The "crisis" wouldn't have happened in a free market. (Of course other
crises would have that might be as bad or worse...)

Agricultural land in the UK is, in effect "zoned", You can't use it for
any other purpose without permission from local government.  So a lot of
land that might be more economically productive turned to other uses
remains in the hands of farmers. This has undesired side effect. The
price of land is lower than it would be if there was a free market but
higher than would be expected from the demand generated by farming,
because some land is sometimes released for building, so the price of
agricultural land is slightly inflated.  Undesired consequence -
agriculture can't support the mortgage on farmland, so small producers
go out of business, and land is in the hands of property companies and
insurance companies who are in effect betting on the chances of it being
released for development. Land prices away from London are inflated as
well, there is a knock-on effect.

Government subsidies and artificially high prices encourage farmers to
overstock and overproduce, leading to food surpluses, quotas (and quota
trading). Subsidies exist for some commodities (such as cow meat and
milk) but not others (such as vegetables) so farmers grow what they get
paid for In a free market there would be very little mass production of
meat in lowland England.  There would probably be more specialist farms,
rare breeds, diverse stocking, market gardening, hobby farming, and lots
more suburban sprawl and golf courses. Land would fetch a lot more
around London, and slightly less away from London.
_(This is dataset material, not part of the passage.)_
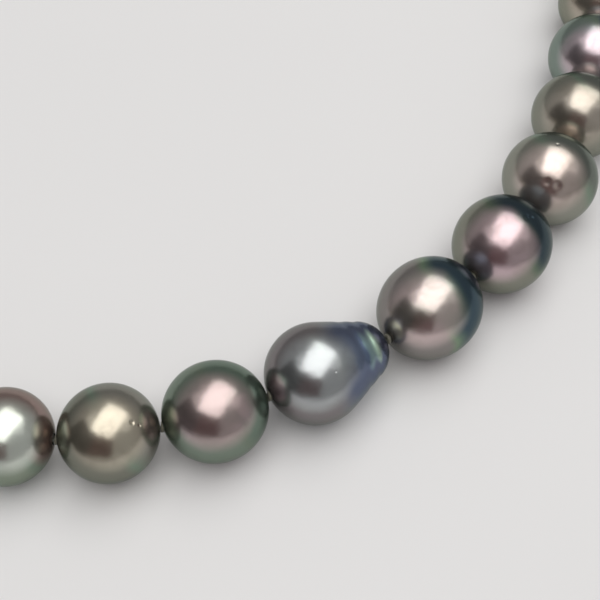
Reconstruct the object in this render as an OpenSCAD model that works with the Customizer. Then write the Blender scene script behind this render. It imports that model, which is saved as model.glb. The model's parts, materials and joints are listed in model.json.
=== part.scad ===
// Pearl necklace: graduated dark pearls, one of them a drop, tied one by one on a single silk thread.
// It lies open in a U on a flat surface, with its clasp undone. The front pearl touches the surface
// at the origin, the strand runs along X there, and both arms turn towards +Y.

/* [Pearls] */
// Pearls on each side of the front pearl
side_count = 20; // [8:1:24]
// Diameter of the front pearl, the largest
front_d = 10.9; // [9:0.1:14]
// Diameter that the pearls taper towards beside the clasp
end_d = 8.6; // [7:0.1:9]
// Pearls from the front over which half of the taper happens
taper_span = 6; // [3:0.5:10]
// How much thicker or thinner than the taper a pearl may be, as a share of its diameter
size_share = 0.03; // [0:0.005:0.05]
// How much longer or shorter than round a pearl may be along the thread, as a share of its diameter
oval_share = 0.08; // [0:0.005:0.1]

/* [Drop pearl] */
// Place of the drop pearl, counted from the front pearl, with the left side negative
drop_place = -2; // [-6:1:-1]
// Thickness of the drop pearl
drop_d = 10.5; // [9:0.1:13]
// Length of the drop pearl along the thread
drop_l = 13.4; // [12:0.1:16]
// Thickness of the drop pearl at its narrow end
drop_tip_d = 6.7; // [5:0.1:7.5]
// Depth of the two rings worn into the neck of the drop pearl
furrow_depth = 0.08; // [0.03:0.01:0.2]

/* [Thread] */
// Thickness of the silk thread
silk_d = 0.7; // [0.4:0.05:0.8]
// Room all round the thread in a drilled hole
hole_play = 0.15; // [0.05:0.01:0.2]
// Thickness of a knot
knot_d = 1.4; // [1.2:0.05:1.8]
// Room all round a knot in the mouth of a hole
knot_play = 0.1; // [0.05:0.01:0.2]
// Depth of the widened mouth at each end of a hole
mouth_depth = 0.35; // [0.2:0.05:0.6]
// Space between two pearls at a knot that is drawn tight
tight_gap = 0.25; // [0.2:0.05:0.8]
// Space between two pearls at a looser knot
loose_gap = 0.45; // [0.3:0.05:1.2]

/* [Lie] */
// Turn of the strand at each knot near the front, in degrees
front_turn = 10.8; // [4:0.1:12]
// Knots from the front over which the left side keeps that turn
left_span = 9.8; // [6:0.2:12]
// Knots from the front over which the right side keeps that turn
right_span = 1.7; // [1:0.1:4]
// Turn at each knot further along the right side, which lies in a wider curve
right_arm_turn = 4.2; // [2:0.1:5]

/* [Wire loops] */
// Radius of each loop of coiled wire, to the middle of the wire
loop_r = 2.2; // [2.2:0.1:3]
// Thickness of the coiled wire tube
gimp_d = 0.8; // [0.7:0.05:0.85]
// Wall of the coiled wire tube
gimp_wall = 0.1; // [0.06:0.01:0.12]
// Room between the silk and the inside of the coiled wire
gimp_play = 0.05; // [0.02:0.01:0.08]
// Thread between the last knot and the loop
loop_stub = 0.8; // [0.6:0.1:1.5]
// Half angle over which the coiled wire is open around the last knot
loop_open = 28; // [20:1:40]
// Room between linked rings
link_play = 0.1; // [0.05:0.01:0.2]

/* [Clasp] */
// Radius of the hook's ring, to the middle of its metal
hook_r = 4; // [3.8:0.1:5]
// Half thickness of the hook's metal
hook_tube_r = 1.5; // [1.3:0.05:1.7]
// Half thickness of the lever's metal
lever_tube_r = 1.15; // [0.9:0.05:1.3]
// Inner radius of the eye that the left wire loop passes through
eye_hole_r = 1.4; // [1.3:0.05:2]
// Half thickness of the eye's metal
eye_wire_r = 0.4; // [0.3:0.05:0.45]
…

We have absurdities such as pigs and beef cattle being kept the
south-east of England, on land that could be sold for over a million
pounds an acre, slaughtered for meat that can't be sold, and being paid
for by the government - whilst we are importing fresh vegetables and
flowers by air freight from Kenya and Chile.

If there were a free market in farming in the UK there would be less
livestock, and it would be more diverse. So it would be worth more, and
farmers would be more inclined to vaccinate to preserve valuable
breeding stock. 

But then there would also be a lot more golf courses, bungalows and
landfill. You pays your money and you takes your choice.


Ken

(PS Jim, why do you write "response" like that? Freudian slip?)